Look below. Copy each line that has "from" in it.

Data listing:

::::::

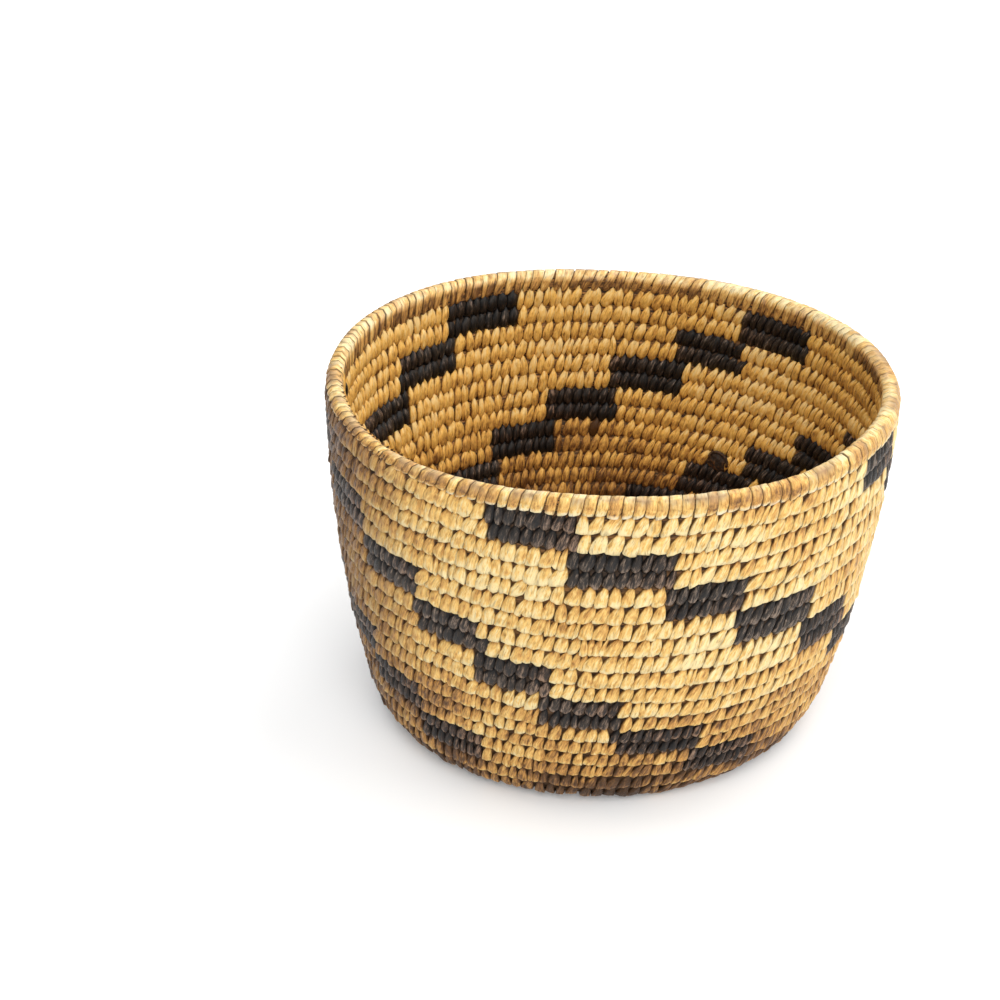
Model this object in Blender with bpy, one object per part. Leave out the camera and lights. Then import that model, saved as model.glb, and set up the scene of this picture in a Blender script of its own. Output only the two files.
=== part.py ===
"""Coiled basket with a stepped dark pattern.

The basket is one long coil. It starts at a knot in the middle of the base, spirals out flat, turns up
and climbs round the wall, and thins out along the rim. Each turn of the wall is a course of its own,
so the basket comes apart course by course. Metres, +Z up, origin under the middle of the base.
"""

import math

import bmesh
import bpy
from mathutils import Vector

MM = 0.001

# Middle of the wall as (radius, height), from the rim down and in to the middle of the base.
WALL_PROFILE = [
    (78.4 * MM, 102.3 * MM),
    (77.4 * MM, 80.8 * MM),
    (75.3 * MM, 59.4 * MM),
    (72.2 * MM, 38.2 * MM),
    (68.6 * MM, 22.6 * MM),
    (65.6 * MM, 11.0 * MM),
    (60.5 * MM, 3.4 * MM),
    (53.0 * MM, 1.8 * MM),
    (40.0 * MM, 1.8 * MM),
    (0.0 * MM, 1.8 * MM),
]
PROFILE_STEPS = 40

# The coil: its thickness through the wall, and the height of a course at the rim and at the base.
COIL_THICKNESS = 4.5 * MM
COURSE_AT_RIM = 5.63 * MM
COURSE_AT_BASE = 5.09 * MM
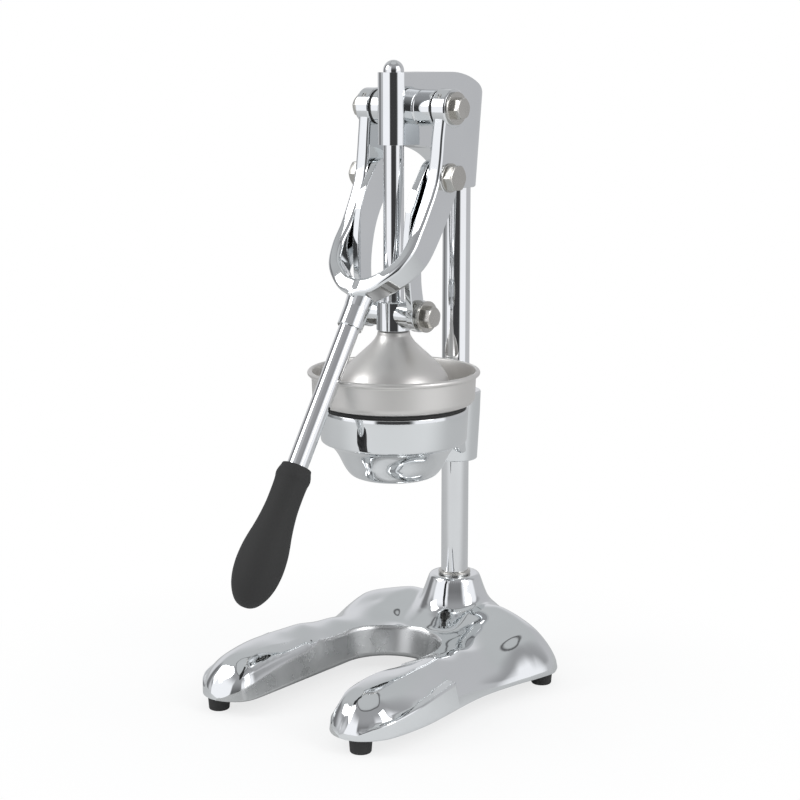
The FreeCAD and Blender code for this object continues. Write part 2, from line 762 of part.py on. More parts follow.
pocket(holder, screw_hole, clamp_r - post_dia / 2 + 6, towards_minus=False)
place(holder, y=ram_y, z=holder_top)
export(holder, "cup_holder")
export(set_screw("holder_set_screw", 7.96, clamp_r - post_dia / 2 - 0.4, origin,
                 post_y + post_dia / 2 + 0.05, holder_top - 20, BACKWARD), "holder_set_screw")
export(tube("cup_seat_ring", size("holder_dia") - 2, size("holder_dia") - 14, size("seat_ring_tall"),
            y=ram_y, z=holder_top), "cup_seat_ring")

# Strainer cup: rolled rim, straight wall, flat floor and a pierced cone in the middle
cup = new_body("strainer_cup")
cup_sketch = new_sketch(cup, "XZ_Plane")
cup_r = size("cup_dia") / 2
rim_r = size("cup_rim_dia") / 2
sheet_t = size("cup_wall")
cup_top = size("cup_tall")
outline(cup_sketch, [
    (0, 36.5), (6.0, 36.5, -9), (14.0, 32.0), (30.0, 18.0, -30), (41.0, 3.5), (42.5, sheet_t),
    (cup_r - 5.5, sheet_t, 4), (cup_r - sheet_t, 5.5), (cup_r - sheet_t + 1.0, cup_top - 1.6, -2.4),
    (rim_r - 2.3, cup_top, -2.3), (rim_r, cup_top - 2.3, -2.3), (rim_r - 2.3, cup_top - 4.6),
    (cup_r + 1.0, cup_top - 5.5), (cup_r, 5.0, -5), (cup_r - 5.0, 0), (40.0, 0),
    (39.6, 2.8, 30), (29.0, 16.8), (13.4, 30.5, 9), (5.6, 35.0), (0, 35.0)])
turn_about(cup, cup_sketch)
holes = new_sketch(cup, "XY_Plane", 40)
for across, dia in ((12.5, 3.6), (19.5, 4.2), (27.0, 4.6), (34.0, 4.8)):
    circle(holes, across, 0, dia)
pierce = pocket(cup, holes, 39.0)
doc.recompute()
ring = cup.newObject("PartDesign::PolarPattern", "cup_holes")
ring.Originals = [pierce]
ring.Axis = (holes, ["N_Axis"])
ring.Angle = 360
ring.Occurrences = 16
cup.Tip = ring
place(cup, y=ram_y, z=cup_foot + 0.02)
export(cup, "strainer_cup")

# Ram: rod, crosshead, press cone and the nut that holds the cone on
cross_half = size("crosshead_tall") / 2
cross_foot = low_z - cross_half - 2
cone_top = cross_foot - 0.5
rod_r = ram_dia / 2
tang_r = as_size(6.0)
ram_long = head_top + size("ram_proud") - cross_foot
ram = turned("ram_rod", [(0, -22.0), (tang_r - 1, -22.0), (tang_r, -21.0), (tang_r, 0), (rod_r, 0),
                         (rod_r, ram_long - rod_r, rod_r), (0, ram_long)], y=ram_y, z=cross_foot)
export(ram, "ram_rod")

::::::

The answer:
from mathutils import Vector
# Middle of the wall as (radius, height), from the rim down and in to the middle of the base.
The FreeCAD and Blender code for this object continues. Write part 2, from line 762 of part.py on. More parts follow.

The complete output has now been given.